GIVEN INSTRUCTION - Quote only the part that opens with the line containing "in enumerate(PITS.items(), start=len(BREAKS)" and closes with the line containing "bpy.context.scene.collection.objects.link(empty)". Keep both of those lines.

DATASET SECTION -
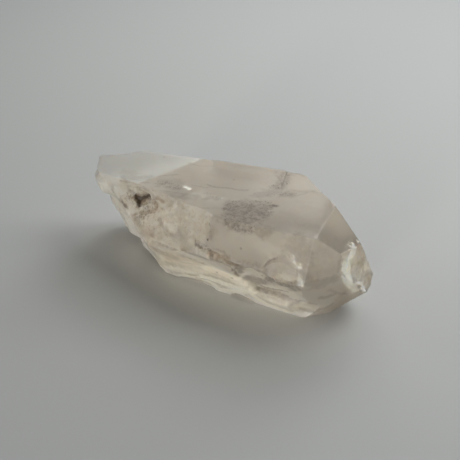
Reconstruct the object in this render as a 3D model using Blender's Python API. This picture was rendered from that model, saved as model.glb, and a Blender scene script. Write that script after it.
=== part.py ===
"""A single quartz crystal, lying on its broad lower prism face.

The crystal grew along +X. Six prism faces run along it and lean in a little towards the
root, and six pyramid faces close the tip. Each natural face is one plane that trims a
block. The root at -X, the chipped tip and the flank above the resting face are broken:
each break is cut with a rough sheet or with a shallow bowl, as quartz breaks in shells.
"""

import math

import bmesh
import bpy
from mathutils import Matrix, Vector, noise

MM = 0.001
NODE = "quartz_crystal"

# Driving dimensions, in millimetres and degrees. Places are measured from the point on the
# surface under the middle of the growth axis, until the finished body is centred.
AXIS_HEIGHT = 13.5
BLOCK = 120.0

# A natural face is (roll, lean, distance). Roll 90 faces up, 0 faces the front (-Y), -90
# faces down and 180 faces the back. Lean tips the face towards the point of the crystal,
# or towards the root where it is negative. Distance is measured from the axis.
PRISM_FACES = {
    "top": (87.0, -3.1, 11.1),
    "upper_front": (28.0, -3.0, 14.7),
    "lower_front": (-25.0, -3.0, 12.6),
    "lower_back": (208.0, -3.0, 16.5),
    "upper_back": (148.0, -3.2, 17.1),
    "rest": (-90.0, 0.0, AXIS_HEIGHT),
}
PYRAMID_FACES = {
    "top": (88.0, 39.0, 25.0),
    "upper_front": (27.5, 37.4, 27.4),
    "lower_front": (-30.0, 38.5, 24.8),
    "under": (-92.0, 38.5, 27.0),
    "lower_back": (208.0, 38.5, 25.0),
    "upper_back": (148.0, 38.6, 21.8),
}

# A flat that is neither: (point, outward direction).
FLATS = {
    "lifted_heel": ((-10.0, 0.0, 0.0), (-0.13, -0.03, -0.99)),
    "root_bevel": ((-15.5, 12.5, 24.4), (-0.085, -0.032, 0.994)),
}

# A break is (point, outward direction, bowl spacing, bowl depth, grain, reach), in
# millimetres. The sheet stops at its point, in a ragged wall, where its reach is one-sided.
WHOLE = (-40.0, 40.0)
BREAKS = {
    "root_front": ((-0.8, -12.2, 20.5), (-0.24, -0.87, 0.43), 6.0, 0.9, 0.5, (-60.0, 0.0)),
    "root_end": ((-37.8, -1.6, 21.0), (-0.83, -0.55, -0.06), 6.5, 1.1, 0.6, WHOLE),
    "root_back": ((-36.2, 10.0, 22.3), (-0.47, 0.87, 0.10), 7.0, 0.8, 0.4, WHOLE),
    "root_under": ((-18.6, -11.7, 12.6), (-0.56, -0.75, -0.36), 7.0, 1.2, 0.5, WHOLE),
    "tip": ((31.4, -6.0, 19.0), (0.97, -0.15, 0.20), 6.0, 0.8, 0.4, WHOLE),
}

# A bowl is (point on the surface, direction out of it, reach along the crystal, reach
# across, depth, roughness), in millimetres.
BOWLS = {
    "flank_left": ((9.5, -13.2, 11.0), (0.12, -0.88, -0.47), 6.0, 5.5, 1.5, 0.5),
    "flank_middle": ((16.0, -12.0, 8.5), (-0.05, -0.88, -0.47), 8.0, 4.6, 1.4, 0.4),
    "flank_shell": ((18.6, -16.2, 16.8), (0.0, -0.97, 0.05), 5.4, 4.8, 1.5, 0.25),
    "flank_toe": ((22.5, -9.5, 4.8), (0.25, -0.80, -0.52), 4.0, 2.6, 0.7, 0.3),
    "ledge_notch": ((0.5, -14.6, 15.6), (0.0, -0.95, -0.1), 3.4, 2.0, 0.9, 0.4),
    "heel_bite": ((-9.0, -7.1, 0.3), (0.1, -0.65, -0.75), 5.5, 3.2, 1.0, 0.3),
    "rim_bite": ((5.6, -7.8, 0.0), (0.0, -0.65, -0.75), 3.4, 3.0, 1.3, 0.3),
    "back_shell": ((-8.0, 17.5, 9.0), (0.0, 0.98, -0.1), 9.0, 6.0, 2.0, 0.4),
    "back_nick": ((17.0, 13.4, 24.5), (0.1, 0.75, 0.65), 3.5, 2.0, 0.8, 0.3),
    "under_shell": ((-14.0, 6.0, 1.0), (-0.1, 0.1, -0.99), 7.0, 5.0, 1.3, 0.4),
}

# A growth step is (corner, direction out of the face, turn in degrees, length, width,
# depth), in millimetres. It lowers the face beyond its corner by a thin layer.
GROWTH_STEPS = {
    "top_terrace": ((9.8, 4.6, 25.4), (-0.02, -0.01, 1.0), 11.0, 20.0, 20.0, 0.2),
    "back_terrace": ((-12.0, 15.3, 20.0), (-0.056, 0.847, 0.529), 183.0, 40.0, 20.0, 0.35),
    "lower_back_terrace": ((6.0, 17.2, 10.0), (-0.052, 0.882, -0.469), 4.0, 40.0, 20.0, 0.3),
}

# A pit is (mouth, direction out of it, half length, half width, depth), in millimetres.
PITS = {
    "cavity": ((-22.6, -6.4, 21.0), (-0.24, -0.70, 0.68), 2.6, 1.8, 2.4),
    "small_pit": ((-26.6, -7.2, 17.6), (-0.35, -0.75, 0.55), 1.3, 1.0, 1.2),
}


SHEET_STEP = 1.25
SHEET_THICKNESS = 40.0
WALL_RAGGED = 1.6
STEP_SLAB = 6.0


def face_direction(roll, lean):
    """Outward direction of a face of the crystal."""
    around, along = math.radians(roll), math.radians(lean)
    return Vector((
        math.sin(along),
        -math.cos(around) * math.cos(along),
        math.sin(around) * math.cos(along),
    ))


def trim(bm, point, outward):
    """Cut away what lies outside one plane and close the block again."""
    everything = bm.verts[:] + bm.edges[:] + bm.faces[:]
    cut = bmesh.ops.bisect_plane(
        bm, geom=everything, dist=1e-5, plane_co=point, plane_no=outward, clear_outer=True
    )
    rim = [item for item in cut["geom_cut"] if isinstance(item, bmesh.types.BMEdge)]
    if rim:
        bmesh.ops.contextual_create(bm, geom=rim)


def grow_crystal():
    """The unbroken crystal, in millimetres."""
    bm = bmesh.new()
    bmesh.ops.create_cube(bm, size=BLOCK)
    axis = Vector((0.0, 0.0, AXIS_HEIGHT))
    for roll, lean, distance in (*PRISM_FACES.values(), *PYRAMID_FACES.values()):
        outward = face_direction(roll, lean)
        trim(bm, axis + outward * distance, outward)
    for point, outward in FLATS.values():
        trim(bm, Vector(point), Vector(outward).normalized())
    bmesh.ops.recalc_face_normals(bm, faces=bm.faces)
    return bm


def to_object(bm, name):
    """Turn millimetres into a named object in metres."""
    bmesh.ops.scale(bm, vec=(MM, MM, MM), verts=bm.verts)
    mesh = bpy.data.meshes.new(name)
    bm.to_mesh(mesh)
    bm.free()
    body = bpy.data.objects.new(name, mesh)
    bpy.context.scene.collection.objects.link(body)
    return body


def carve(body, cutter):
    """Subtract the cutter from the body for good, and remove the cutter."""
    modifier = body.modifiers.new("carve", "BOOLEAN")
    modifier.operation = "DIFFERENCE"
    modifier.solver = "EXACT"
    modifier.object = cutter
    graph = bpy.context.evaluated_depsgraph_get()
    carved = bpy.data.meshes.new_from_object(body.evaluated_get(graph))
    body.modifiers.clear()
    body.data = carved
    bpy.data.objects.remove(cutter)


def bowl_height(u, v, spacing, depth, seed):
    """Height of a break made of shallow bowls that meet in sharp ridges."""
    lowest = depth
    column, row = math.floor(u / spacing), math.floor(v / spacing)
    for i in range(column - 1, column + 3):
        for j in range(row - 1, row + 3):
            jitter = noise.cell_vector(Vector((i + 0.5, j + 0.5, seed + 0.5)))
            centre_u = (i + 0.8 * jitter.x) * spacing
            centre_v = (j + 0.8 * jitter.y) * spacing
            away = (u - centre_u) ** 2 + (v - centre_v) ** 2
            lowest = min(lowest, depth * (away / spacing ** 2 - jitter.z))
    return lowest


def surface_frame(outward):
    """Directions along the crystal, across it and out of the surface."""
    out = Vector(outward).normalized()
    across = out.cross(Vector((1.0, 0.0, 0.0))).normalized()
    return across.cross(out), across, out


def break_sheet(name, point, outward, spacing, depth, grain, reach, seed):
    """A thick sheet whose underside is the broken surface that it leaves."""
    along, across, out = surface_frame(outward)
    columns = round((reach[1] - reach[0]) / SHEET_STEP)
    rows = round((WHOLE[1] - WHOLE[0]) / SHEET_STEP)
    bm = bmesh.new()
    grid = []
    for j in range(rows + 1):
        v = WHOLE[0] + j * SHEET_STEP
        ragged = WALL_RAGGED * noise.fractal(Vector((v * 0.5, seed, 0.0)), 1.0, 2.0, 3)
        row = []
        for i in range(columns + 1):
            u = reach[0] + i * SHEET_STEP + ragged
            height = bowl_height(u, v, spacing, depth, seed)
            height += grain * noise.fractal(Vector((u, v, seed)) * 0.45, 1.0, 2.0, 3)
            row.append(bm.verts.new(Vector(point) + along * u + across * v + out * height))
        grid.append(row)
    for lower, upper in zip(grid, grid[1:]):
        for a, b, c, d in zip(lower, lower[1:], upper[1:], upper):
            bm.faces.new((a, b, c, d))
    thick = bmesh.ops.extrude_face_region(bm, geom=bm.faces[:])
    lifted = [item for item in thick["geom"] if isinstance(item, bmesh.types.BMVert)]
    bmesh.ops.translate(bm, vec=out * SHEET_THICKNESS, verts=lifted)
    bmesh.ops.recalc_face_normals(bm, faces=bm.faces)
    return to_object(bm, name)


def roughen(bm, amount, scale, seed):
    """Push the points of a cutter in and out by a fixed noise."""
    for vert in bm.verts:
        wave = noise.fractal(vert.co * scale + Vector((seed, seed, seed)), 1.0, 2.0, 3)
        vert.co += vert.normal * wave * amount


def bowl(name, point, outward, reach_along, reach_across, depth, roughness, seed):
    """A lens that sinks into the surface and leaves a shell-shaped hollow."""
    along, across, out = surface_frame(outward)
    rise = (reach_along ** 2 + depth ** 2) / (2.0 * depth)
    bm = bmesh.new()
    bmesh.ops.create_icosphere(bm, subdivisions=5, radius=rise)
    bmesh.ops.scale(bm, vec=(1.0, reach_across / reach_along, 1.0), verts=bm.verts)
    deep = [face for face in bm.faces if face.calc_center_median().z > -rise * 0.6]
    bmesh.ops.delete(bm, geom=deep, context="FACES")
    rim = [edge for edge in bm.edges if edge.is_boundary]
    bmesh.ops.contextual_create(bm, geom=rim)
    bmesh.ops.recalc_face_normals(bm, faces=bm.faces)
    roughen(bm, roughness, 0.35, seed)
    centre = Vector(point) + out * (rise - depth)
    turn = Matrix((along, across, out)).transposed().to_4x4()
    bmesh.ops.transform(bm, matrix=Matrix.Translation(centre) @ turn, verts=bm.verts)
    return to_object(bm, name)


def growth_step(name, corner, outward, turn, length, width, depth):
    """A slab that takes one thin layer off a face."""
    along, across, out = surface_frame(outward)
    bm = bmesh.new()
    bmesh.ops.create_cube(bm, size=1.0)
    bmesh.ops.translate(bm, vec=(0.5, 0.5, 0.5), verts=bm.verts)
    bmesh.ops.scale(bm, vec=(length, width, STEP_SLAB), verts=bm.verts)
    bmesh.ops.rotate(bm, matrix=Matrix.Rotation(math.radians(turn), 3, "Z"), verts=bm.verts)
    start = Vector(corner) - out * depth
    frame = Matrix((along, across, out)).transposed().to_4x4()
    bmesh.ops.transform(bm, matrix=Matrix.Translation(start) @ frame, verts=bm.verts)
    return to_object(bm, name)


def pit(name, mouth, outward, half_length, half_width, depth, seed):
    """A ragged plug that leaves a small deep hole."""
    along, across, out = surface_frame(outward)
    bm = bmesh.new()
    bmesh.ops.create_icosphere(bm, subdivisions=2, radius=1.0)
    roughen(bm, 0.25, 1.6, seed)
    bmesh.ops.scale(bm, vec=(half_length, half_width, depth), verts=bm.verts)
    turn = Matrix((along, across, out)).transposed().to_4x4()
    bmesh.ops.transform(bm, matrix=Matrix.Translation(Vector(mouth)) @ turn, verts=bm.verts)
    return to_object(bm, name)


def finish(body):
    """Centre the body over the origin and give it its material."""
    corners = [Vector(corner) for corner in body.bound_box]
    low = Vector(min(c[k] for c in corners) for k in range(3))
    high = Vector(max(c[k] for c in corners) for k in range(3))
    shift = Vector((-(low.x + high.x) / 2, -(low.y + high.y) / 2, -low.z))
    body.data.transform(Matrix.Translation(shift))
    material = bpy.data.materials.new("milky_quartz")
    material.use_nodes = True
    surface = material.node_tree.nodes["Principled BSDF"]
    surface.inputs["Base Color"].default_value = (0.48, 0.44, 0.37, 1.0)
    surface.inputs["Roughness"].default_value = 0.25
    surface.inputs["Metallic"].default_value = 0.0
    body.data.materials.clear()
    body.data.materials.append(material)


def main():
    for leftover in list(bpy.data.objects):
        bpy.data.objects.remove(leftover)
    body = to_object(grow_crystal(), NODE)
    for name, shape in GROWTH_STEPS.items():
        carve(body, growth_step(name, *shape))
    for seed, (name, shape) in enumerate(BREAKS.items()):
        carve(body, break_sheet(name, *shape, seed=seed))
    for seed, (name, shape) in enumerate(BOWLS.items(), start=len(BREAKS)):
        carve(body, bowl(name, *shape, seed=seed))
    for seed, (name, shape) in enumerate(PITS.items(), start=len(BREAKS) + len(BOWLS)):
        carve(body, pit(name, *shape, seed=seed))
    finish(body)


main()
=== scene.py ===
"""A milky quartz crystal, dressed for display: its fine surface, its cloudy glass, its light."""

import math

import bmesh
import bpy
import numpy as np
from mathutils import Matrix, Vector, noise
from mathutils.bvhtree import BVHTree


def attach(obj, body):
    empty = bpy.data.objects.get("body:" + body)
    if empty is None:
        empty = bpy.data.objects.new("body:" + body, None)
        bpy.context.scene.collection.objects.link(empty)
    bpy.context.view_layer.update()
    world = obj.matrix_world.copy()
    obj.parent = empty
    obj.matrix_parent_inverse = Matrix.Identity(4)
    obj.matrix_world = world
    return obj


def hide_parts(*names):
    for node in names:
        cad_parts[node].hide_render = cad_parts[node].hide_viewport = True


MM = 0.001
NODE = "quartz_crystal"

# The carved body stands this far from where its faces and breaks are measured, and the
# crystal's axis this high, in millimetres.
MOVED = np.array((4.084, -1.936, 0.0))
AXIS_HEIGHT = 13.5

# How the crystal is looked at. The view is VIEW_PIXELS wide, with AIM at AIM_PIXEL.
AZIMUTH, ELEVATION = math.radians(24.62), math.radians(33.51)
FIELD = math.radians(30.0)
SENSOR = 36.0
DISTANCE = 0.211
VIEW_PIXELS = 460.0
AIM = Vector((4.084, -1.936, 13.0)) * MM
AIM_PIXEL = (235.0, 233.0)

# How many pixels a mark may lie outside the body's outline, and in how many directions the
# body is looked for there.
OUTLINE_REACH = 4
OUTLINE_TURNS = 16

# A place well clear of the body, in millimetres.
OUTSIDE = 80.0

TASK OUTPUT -
    for seed, (name, shape) in enumerate(PITS.items(), start=len(BREAKS) + len(BOWLS)):
        carve(body, pit(name, *shape, seed=seed))
    finish(body)


main()
=== scene.py ===
"""A milky quartz crystal, dressed for display: its fine surface, its cloudy glass, its light."""

import math

import bmesh
import bpy
import numpy as np
from mathutils import Matrix, Vector, noise
from mathutils.bvhtree import BVHTree


def attach(obj, body):
    empty = bpy.data.objects.get("body:" + body)
    if empty is None:
        empty = bpy.data.objects.new("body:" + body, None)
        bpy.context.scene.collection.objects.link(empty)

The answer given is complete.